Task requirements –
Give back the whole listing exactly as shown.
+--
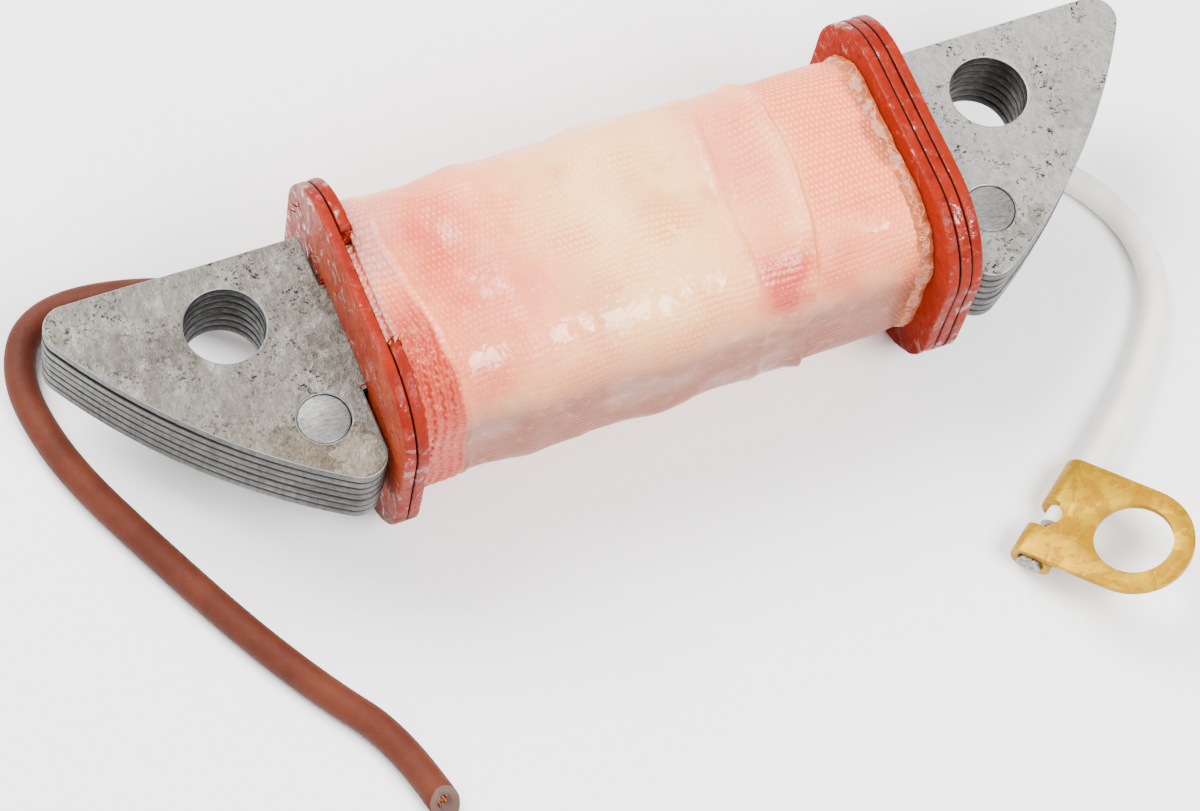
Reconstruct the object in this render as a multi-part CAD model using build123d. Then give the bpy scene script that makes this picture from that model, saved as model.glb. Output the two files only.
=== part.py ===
from build123d import *
import os
from math import cos, radians, sin, tan

# Stator coil of a small engine's ignition: laminated core, fibre flanges, taped winding, two leads.
# Frame: millimetres, +Z up. The origin is on the surface that the coil rests on, below the middle of the
# core's limb. The limb runs along X, and the curved pole faces look towards -Y.

# ---- driving dimensions ---------------------------------------------------------------------------
lamination_count = 7
lamination_thickness = 1.0
lamination_pitch = 1.06  # a film of varnish fills the rest

pole_radius = 54.75  # the curved pole faces follow the flywheel
pole_centre_y = 35.25
shoe_back_y = 9.45
shoe_inner_x = 25.1
shoe_corner_radius = 2.05
shoe_heel_radius = 0.5
limb_width = 9.6

hole_spacing = 66.6
hole_y = 3.8
hole_diameter = 6.5
rivet_spacing = 57.6
rivet_y = -6.2
rivet_diameter = 4.2
rivet_hole_diameter = 4.3

flange_width = 25.7
flange_height = 22.6
flange_corner_radius = 7.2
flange_outer_x = 24.7
plate_thickness = 1.0
plate_pitch = 1.03
slot_clearance = 0.1
left_plate_count = 2
right_plate_count = 3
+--
Right answer –
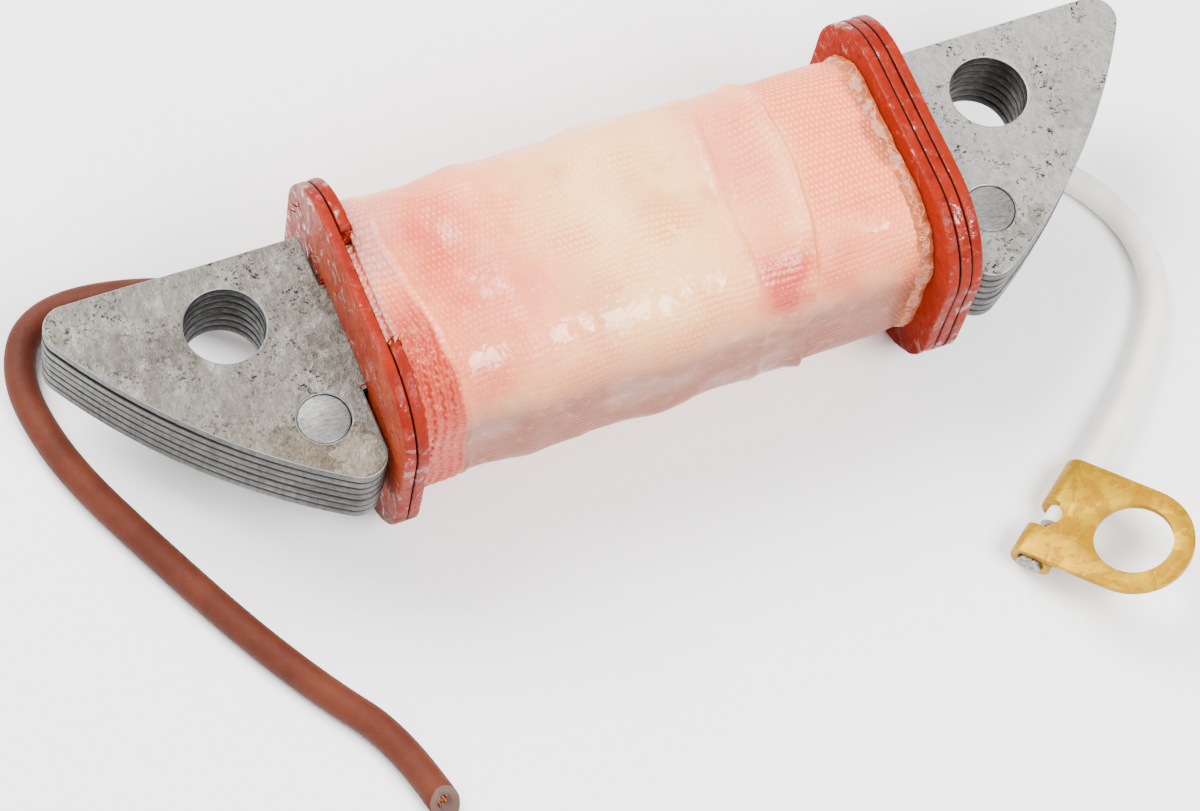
Reconstruct the object in this render as a multi-part CAD model using build123d. Then give the bpy scene script that makes this picture from that model, saved as model.glb. Output the two files only.
=== part.py ===
from build123d import *
import os
from math import cos, radians, sin, tan

# Stator coil of a small engine's ignition: laminated core, fibre flanges, taped winding, two leads.
# Frame: millimetres, +Z up. The origin is on the surface that the coil rests on, below the middle of the
# core's limb. The limb runs along X, and the curved pole faces look towards -Y.

# ---- driving dimensions ---------------------------------------------------------------------------
lamination_count = 7
lamination_thickness = 1.0
lamination_pitch = 1.06  # a film of varnish fills the rest

pole_radius = 54.75  # the curved pole faces follow the flywheel
pole_centre_y = 35.25
shoe_back_y = 9.45
shoe_inner_x = 25.1
shoe_corner_radius = 2.05
shoe_heel_radius = 0.5
limb_width = 9.6

hole_spacing = 66.6
hole_y = 3.8
hole_diameter = 6.5
rivet_spacing = 57.6
rivet_y = -6.2
rivet_diameter = 4.2
rivet_hole_diameter = 4.3

flange_width = 25.7
flange_height = 22.6
flange_corner_radius = 7.2
flange_outer_x = 24.7
plate_thickness = 1.0
plate_pitch = 1.03
slot_clearance = 0.1
left_plate_count = 2
right_plate_count = 3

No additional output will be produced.